Humans are passionate creatures. We rally with enthusiasm for our teams, causes, beliefs, and the people we love, while also vehemently pushing back against opponents and enemies real or imagined. All too often, we expend more energy focusing on who or what we are against, than who or what we are for.

I’m weary of all the hating and animosity. I’m tired of how we are constantly trying to dominate others. So much around us says that winning is all that matters. We’re told that we have to be the best and crush the competition. Friday night lights are a mirror of our culture and communities – cheering with joy and affirmation for some and spewing hate for the other. We don’t have to play along.

The Apostle Paul challenges us with a different way of thinking when he writes, “do not conform to the pattern of this world, but be transformed by the renewing of your mind (Romans 12).” We don’t have to join the throngs of “Boooooooo!” for anyone who isn’t on “our team.” We don’t have to conform. 

Imagine what would happen if we harnessed all this negative energy in a different and better way. How might it transform our families, communities, congregations, and world if we channeled our rage and spite and hatred into encouragement, joy, and hope? Think about what a difference our Christian witness could make – would make – if we weren’t obsessed with all the things that we’re against?

Songwriter Scott Stivers writes: There’s more to loving good than hating evil. 

There’s more to doing right than avoiding what is wrong.
More to being steadfast than just standing still.
More to having faith than being strong.

It’s so easy to unite ourselves against a common foe.
We try to keep the peace by making war.
And we see with crystal clarity what we must fight against
We’ve lost sight of what we’re fighting for.

I want to be – and I want our church community to be – focused on the things that we’re for, rather than spending our lives on what we’re against. I want to live fueled by what God is “for” and how the Spirit of God is at work affirming and building up, creating and redeeming. 

I want to leverage my passion to cheer for others and celebrate what they have to offer. I want to work for freedom and help set the captives free. I want to move through each day inviting, welcoming, and including.

I want to spend my life empowering and encouraging others. I pray that my heart and mind will continue to grow as I listen to and learn from those beyond my experiences, neighborhood, and “team.”

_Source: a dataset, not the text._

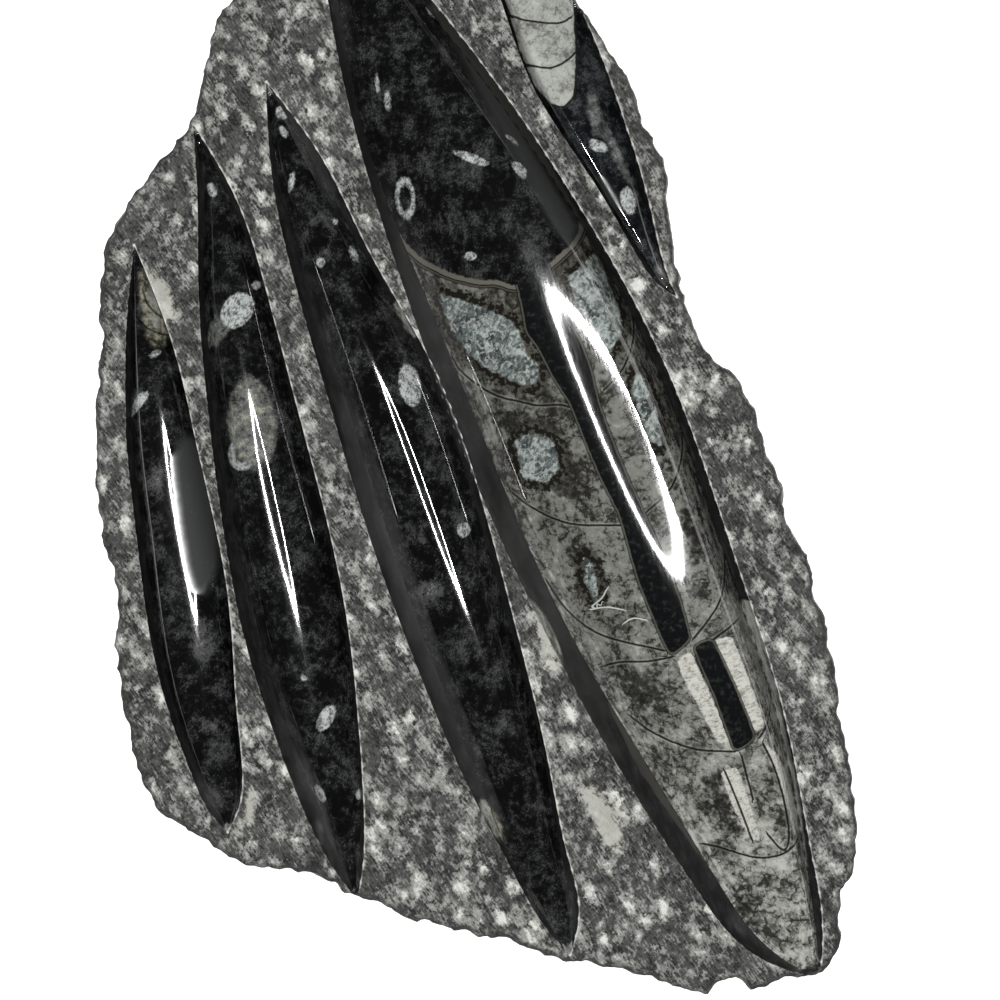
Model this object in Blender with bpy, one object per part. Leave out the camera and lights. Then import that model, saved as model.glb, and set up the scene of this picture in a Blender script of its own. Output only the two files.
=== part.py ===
"""Orthoceras slab: a free-form slab of dark limestone with five spear-shaped orthoceras.

The spears are ground and polished in relief out of the slab itself, each in a shallow trough
that is sunk into the pecked rock around it, so slab and spears are one piece of stone.
Metres, +Z up. The slab lies on its sawn back with the carved face up. The origin is on the back,
in the middle of the slab's box, and the spears' length runs mostly along Y.
"""

import math
from dataclasses import dataclass

import bmesh
import bpy
import numpy as np
from mathutils import Vector, geometry, noise

MM = 0.001

# Slab, in millimetres.
SLAB_THICKNESS = 24.0  # from the sawn back to the pecked face
EDGE_INSET = 1.2  # the pecked edge is knocked off by this much
EDGE_DROP = 1.6
WIDEST_BELOW_FACE = 4.5  # the side bulges a little under its top edge
BACK_INSET = 4.5  # the side leans in towards the back
SIDE_LEVELS = (0.62, 0.42, 0.2)  # heights of the rings between, as shares of the thickness
SIDE_ROUGHNESS = 1.5
SIDE_BREAK_SIZE = 8.0

# Pecked face: low swells with chisel lumps and pits on them.
SWELL_HEIGHT = 0.5
SWELL_SIZE = 45.0
LUMP_HEIGHT = 0.75
LUMP_SIZE = 7.0

# Mesh spacing.
RING_STEP = 4.5
LINE_STEP = 4.5
GRID_STEP = 4.8
CLEAR_OF_LINES = 0.55  # grid points keep this share of a step from every line
TIP_SHARE = 0.02  # the body's own lines stop this share of the chord before each tip
KEEL_LIMIT = 0.9  # how near a keel may come to a foot, as a share of the half width

ROCK_COLOUR = (0.055, 0.054, 0.050, 1.0)
ROCK_ROUGHNESS = 0.6

# Where a spear is measured: shares of the way from its upper tip to its lower tip.
STATIONS = (0.1, 0.2, 0.35, 0.5, 0.65, 0.8, 0.9, 0.97)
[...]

Galatians 5:22-23 summarizes it well, saying, “the fruit of the Spirit is love, joy, peace, patience, kindness, goodness, faithfulness, gentleness and self-control. Against such things there is no law.” The same sentiment is nestled in the Lord of Life mission statement, too. Living, sharing, and celebrating are powerful words filled with positive, collaborative momentum. Let this mission drive our actions.